Velioğlu was infamous and seen as very competent for evading authorities throughout his career, even managing to travel to other countries with considerably large groups of Hezbollah militants for training.

Velioğlu frequently travelled to Iran. Velioğlu claimed that he cut ties with Iran in 1996 because of Ali Khamenei insisting that Velioğlu convert to Shia Islam. He claimed that Iran was never sincere. Velioğlu avoided sectarianism between Sunnis and Shias, and claimed that Shias were equally as Muslim as Sunnis.

In 1998, Velioğlu travelled to Iraqi Kurdistan with Hezbollah militants who received military training from the Kurdistan Islamic Movement, led by Osman Abdulaziz. Velioğlu later travelled to the city of Soran along with 300 Kurdish Hezbollah fighters who received training from the Kurdistan Revolutionary Hezbollah, led by Adham Barzani.
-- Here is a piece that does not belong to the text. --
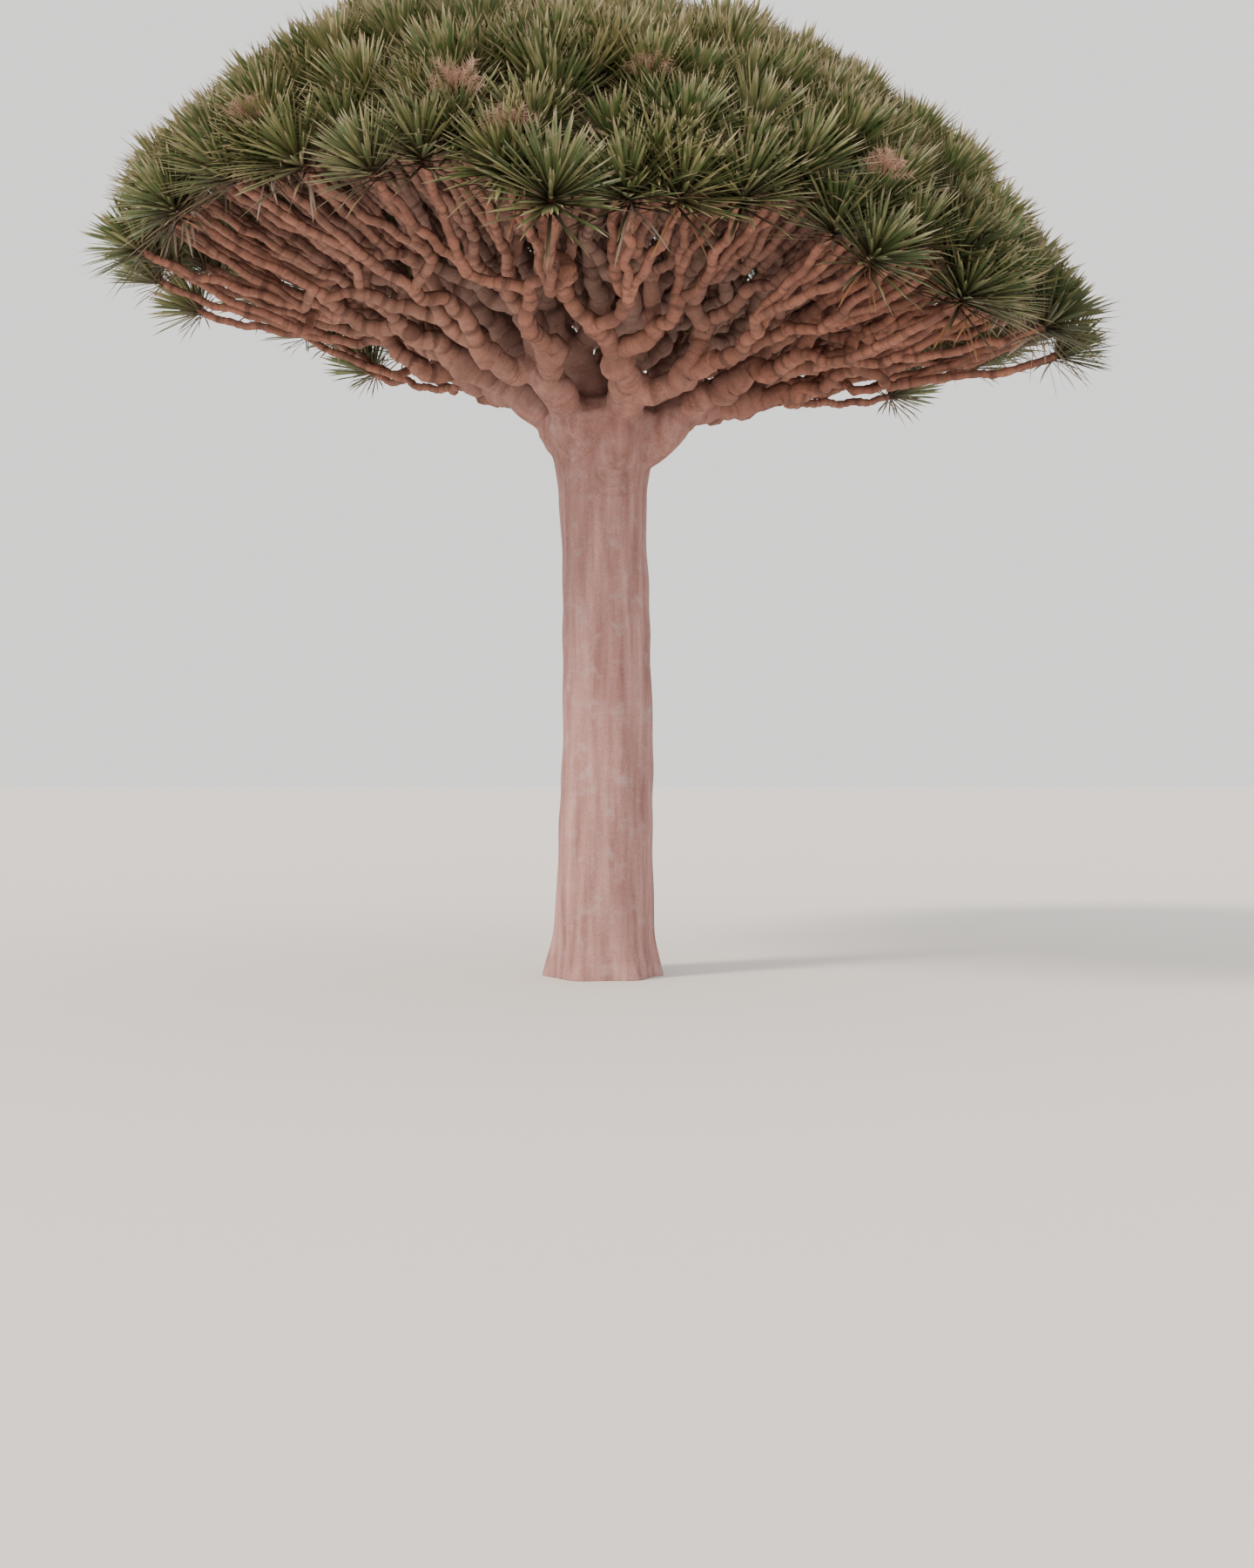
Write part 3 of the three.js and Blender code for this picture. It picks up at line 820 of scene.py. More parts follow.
def mixed(tree: Any, factor: Any, first: Any, second: Any) -> Any:
    """Mix two colours, each a socket or an sRGB hex string."""
    first, second = (linear(c) if isinstance(c, str) else c for c in (first, second))
    return output_of(
        add_node(
            tree,
            "ShaderNodeMix",
            {"Factor": factor, "A": first, "B": second},
            data_type="RGBA",
        )
    )


def noise(tree: Any, place: Any, size_mm: float, detail: float, roughness: float = 0.5) -> Any:
    """Give a noise whose grain has a size in millimetres."""
    values = {"Vector": place, "Scale": 1000 / size_mm, "Detail": detail}
    values["Roughness"] = roughness
    return add_node(tree, "ShaderNodeTexNoise", values).outputs["Fac"]


def stretched(tree: Any, value: Any, low: float, high: float, top: float = 1.0) -> Any:
    """Stretch what lies between two values to lie between zero and a top."""
    values = {"Value": value, "From Min": low, "From Max": high, "To Max": top}
    return add_node(tree, "ShaderNodeMapRange", values).outputs[0]


@dataclass(frozen=True)
class BarkFinish:
    """Living bark: grey-mauve and streaked on the trunk, red-brown with rings on the limbs,
    where painted shade darkens the ring grooves and greys the limbs that lie in shade under the
    dome.

    A name with _mm is the size of a pattern's grain in millimetres. A name with _band gives the
    two values of the pattern between which its colour comes in, and how much of it comes.

    Attributes:
        climb: Distances past the throat between which the trunk's bark becomes the limbs'.
        streak_length: How much a streak is drawn out: less is longer.
        ring_wander: How far the rings stray from level, in metres.
        ring_depth: How much deeper rings are on limbs, in relief and in painted groove shade,
            and how deep on the trunk.
        relief: Depth of the relief, in metres.
    """

    name: str = "bark"
    trunk_light: str = "#cb9f99"
    trunk_dark: str = "#875f5b"
    limb_light: str = "#b17b68"
    limb_dark: str = "#865d50"
    blotch: str = "#70544a"
    # Painted shade: a greyer bark colour for the limbs that lie in shade under the dome.
    painted_shade_grey: str = "#ab8b80"
    # Dark colour of the bark's grain, and painted shade in the ring grooves.
    groove: str = "#5a4038"
    lichen: str = "#b3a5a2"
    climb: tuple[float, float] = (-0.3, 1.3)
    grain_mm: float = 11
    grain_roughness: float = 0.62
    grain_band: tuple[float, float, float] = (0.3, 0.7, 0.38)
    tone_mm: float = 260
    tone_band: tuple[float, float] = (0.34, 0.68)
    streak_mm: float = 70
    streak_length: float = 0.09
    streak_band: tuple[float, float] = (0.22, 0.80)
    blotch_mm: float = 62
    blotch_band: tuple[float, float, float] = (0.50, 0.72, 0.75)
    crust_mm: float = 120
    crust_roughness: float = 0.66
    crust_band: tuple[float, float, float] = (0.52, 0.68, 0.4)
    ring_mm: float = 58
    ring_band: tuple[float, float] = (0.52, 0.36)
    ring_depth: tuple[float, float] = (0.7, 0.05)
    ring_wander: float = 0.08
    relief: float = 0.006
    relief_strength: float = 0.7
    roughness: float = 0.86
    gloss: float = 0.22

    def material(self) -> bpy.types.Material:
        """Build the material.

        Returns:
            A material that reads along for its rings and its change of colour up the limbs,
            and deep for a painted shade: a greyer bark colour on the limbs that lie in the shade
            between them.
        """
        made, tree, shader = new_material(self.name)
        place = add_node(tree, "ShaderNodeTexCoord").outputs["Object"]
        along = read_mark(tree, "along")
        limb = stretched(tree, along, *self.climb)
        grain = noise(tree, place, self.grain_mm, 4, self.grain_roughness)
        broad = noise(tree, place, self.tone_mm, 3)
        tone = stretched(tree, broad, *self.tone_band)
        scale = (1, 1, self.streak_length)
        drawn = add_node(tree, "ShaderNodeMapping", {"Vector": place, "Scale": scale})
        streaks = noise(tree, drawn.outputs[0], self.streak_mm, 4)
        streak = stretched(tree, streaks, *self.streak_band)
        trunk = mixed(tree, streak, self.trunk_dark, self.trunk_light)
        plain = mixed(tree, tone, self.limb_dark, self.limb_light)
        blotches = noise(tree, place, self.blotch_mm, 3)
        spread = stretched(tree, blotches, *self.blotch_band)
        outer = mixed(tree, spread, plain, self.blotch)
        # Painted shade: limbs that lie in shade under the dome turn a greyer bark colour.
        boughs = mixed(tree, read_mark(tree, "deep"), outer, self.painted_shade_grey)
        body = mixed(tree, limb, trunk, boughs)
        rough = mixed(tree, stretched(tree, grain, *self.grain_band), body, self.groove)
        wander = sum_of(tree, "MULTIPLY_ADD", broad, self.ring_wander, along)
        line = add_node(tree, "ShaderNodeCombineXYZ", {"Z": wander}).outputs[0]
        groove = stretched(tree, noise(tree, line, self.ring_mm, 2), *self.ring_band)
        depth = sum_of(tree, "MULTIPLY_ADD", limb, *self.ring_depth)
        ring = sum_of(tree, "MULTIPLY", groove, depth)
        # Painted shade: each ring darkens the bark in its groove, where the relief sinks in.
        ring_shaded = mixed(tree, ring, rough, self.groove)
        crusts = noise(tree, place, self.crust_mm, 6, self.crust_roughness)
        crust = stretched(tree, crusts, *self.crust_band)
        patch = sum_of(tree, "MULTIPLY", crust, sum_of(tree, "SUBTRACT", 1.0, limb))
        coloured = mixed(tree, patch, ring_shaded, self.lichen)
        tree.links.new(coloured, shader.inputs["Base Color"])
        height = sum_of(tree, "MULTIPLY_ADD", ring, -1.0, grain)
        values = {"Height": height, "Strength": self.relief_strength, "Distance": self.relief}
        bump = add_node(tree, "ShaderNodeBump", values)
        tree.links.new(bump.outputs[0], shader.inputs["Normal"])
        shader.inputs["Roughness"].default_value = self.roughness
        shader.inputs["Specular IOR Level"].default_value = self.gloss
        return made


@dataclass(frozen=True)
class LeafFinish:
    """A tough sword leaf: a waxy cuticle over green, darker at its base, partly from its own
    brown and partly from painted shade in the heart of the rosette, and dry at its tip.

    Each leaf's own tint lies between the colours blade and edge.

    Attributes:
        tint_band: Tints that are wholly blade and wholly edge.
        base_band: Shares of the length between which base gives way to the tint.
        tip_band: Shares between which tip comes in, and how much of it comes.
    """

    name: str
    blade: str
    edge: str
    base: str
    tip: str
    roughness: float = 0.5
    gloss: float = 0.35
    tint_band: tuple[float, float] = (0.35, 1.15)
    base_band: tuple[float, float] = (0.10, 0.62)
    tip_band: tuple[float, float, float] = (0.78, 1.0, 0.85)

    def material(self) -> bpy.types.Material:
        """Build the material.

        Returns:
            A material that reads reach, from a leaf's base to its tip, and its own tint.
        """
        made, tree, shader = new_material(self.name)
        reach, tint = read_mark(tree, "reach"), read_mark(tree, "tint")
        blade = mixed(tree, stretched(tree, tint, *self.tint_band), self.blade, self.edge)
        # Darker base: partly the leaf's own brown, partly painted shade in the heart of the
        # rosette.
        footed = mixed(tree, stretched(tree, reach, *self.base_band), self.base, blade)
        whole = mixed(tree, stretched(tree, reach, *self.tip_band), footed, self.tip)
        tree.links.new(whole, shader.inputs["Base Color"])
        shader.inputs["Roughness"].default_value = self.roughness
        shader.inputs["Specular IOR Level"].default_value = self.gloss
        return made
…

On January 17, 2000, was at a safehouse in Beykoz with many Hezbollah leaders. Shortly after the Afternoon prayer, they heard the Turkish police attempting to break down the door. A Hezbollah member informed Velioğlu, who told him to "grab the kalashnikovs". Velioğlu approached the door, and a militant stood behind him, while the rest went to fire at the police from the windows. When the police broke the door, they were instantly met with heavy fire, and Velioğlu and the militant were both killed after a brief shootout. After seeing that it was Velioğlu, the police briefly left and later raided the house for the remaining two Hezbollah members. Edip Gümüş, a close friend of Velioğlu, claimed that Velioğlu, in the days before his death, would often say "God willing, I will not survive the hands of the enemy." Turkish undertakers refused to prepare his body, and he was left in the morgue for 20 days before being buried. His supporters clashed with Turkish police during his burial. Velioğlu was buried in Batman. Supporters of Velioğlu referred to him as "Şehîd Rehber" (Kurdish for "the martyred leader").

In 2016, there were tensions between the Kurdish Hezbollah and Cübbeli Ahmet, who allegedly insulted Hüseyin Velioğlu.